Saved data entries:
##########

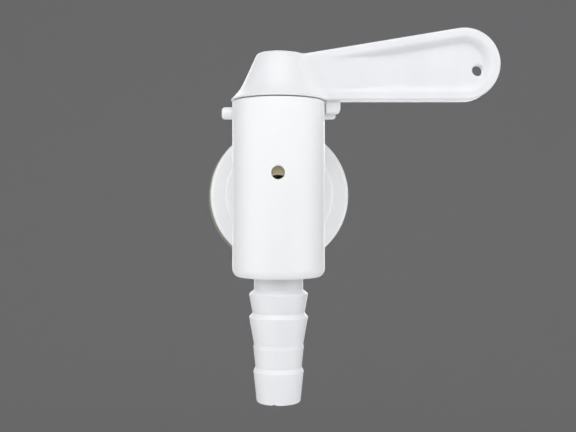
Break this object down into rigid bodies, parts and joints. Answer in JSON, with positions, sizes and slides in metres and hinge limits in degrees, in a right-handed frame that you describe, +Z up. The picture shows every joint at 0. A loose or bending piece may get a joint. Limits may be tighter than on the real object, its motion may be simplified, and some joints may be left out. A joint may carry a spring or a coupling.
{
  "type": "fermenter tap",
  "caption": "Plastic lever tap: upright sleeve with a flanged, threaded shank, and a turning plug with paddle lever and barbed hose tail in one moulding.",
  "frame": {"origin": "centre of the washer's sealing face, on the shank's axis", "axes": "+Y along the shank into the vessel, +Z up the sleeve, lever to +X when the tap is shut"},
  "size_m": [0.0805, 0.0629, 0.1007],
  "materials": {
    "body_plastic": "satin white moulded plastic",
    "spigot_plastic": "satin milky moulded plastic",
    "washer_rubber": "dull rubber"
  },
  "bodies": {
    "body": {"tap_body": "body_plastic", "sealing_washer": "washer_rubber"},
    "spigot": {"lever_spigot": "spigot_plastic"}
  },
  "joints": [
    {"name": "lever_turn", "type": "hinge", "parent": "body", "child": "spigot", "pos_m": [0, -0.025, 0], "axis": [0, 0, -1], "range_deg": [0, 180]}
  ]
}
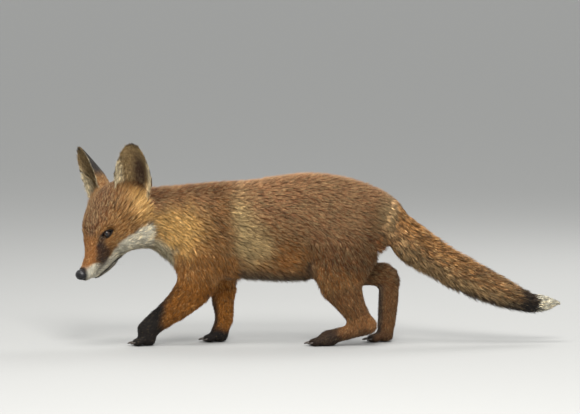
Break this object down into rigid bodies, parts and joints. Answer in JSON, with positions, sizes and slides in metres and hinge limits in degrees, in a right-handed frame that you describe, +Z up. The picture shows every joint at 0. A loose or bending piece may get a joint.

##########

§ EXERCISE GOAL: Copy the data above exactly. Every line must be included.

§ FINAL RESULT:
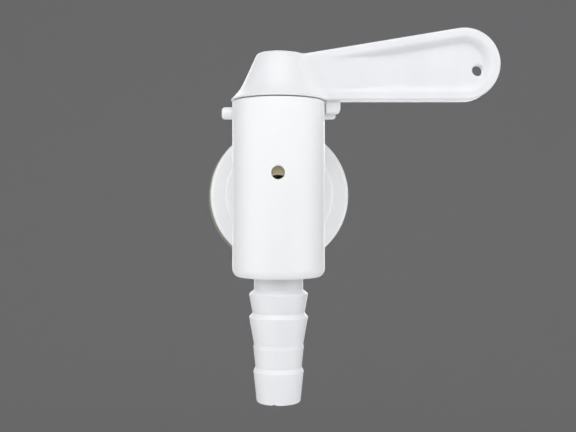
Break this object down into rigid bodies, parts and joints. Answer in JSON, with positions, sizes and slides in metres and hinge limits in degrees, in a right-handed frame that you describe, +Z up. The picture shows every joint at 0. A loose or bending piece may get a joint. Limits may be tighter than on the real object, its motion may be simplified, and some joints may be left out. A joint may carry a spring or a coupling.
{
  "type": "fermenter tap",
  "caption": "Plastic lever tap: upright sleeve with a flanged, threaded shank, and a turning plug with paddle lever and barbed hose tail in one moulding.",
  "frame": {"origin": "centre of the washer's sealing face, on the shank's axis", "axes": "+Y along the shank into the vessel, +Z up the sleeve, lever to +X when the tap is shut"},
  "size_m": [0.0805, 0.0629, 0.1007],
  "materials": {
    "body_plastic": "satin white moulded plastic",
    "spigot_plastic": "satin milky moulded plastic",
    "washer_rubber": "dull rubber"
  },
  "bodies": {
    "body": {"tap_body": "body_plastic", "sealing_washer": "washer_rubber"},
    "spigot": {"lever_spigot": "spigot_plastic"}
  },
  "joints": [
    {"name": "lever_turn", "type": "hinge", "parent": "body", "child": "spigot", "pos_m": [0, -0.025, 0], "axis": [0, 0, -1], "range_deg": [0, 180]}
  ]
}
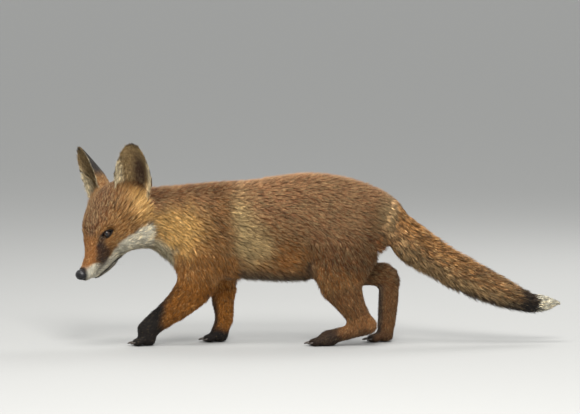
Break this object down into rigid bodies, parts and joints. Answer in JSON, with positions, sizes and slides in metres and hinge limits in degrees, in a right-handed frame that you describe, +Z up. The picture shows every joint at 0. A loose or bending piece may get a joint.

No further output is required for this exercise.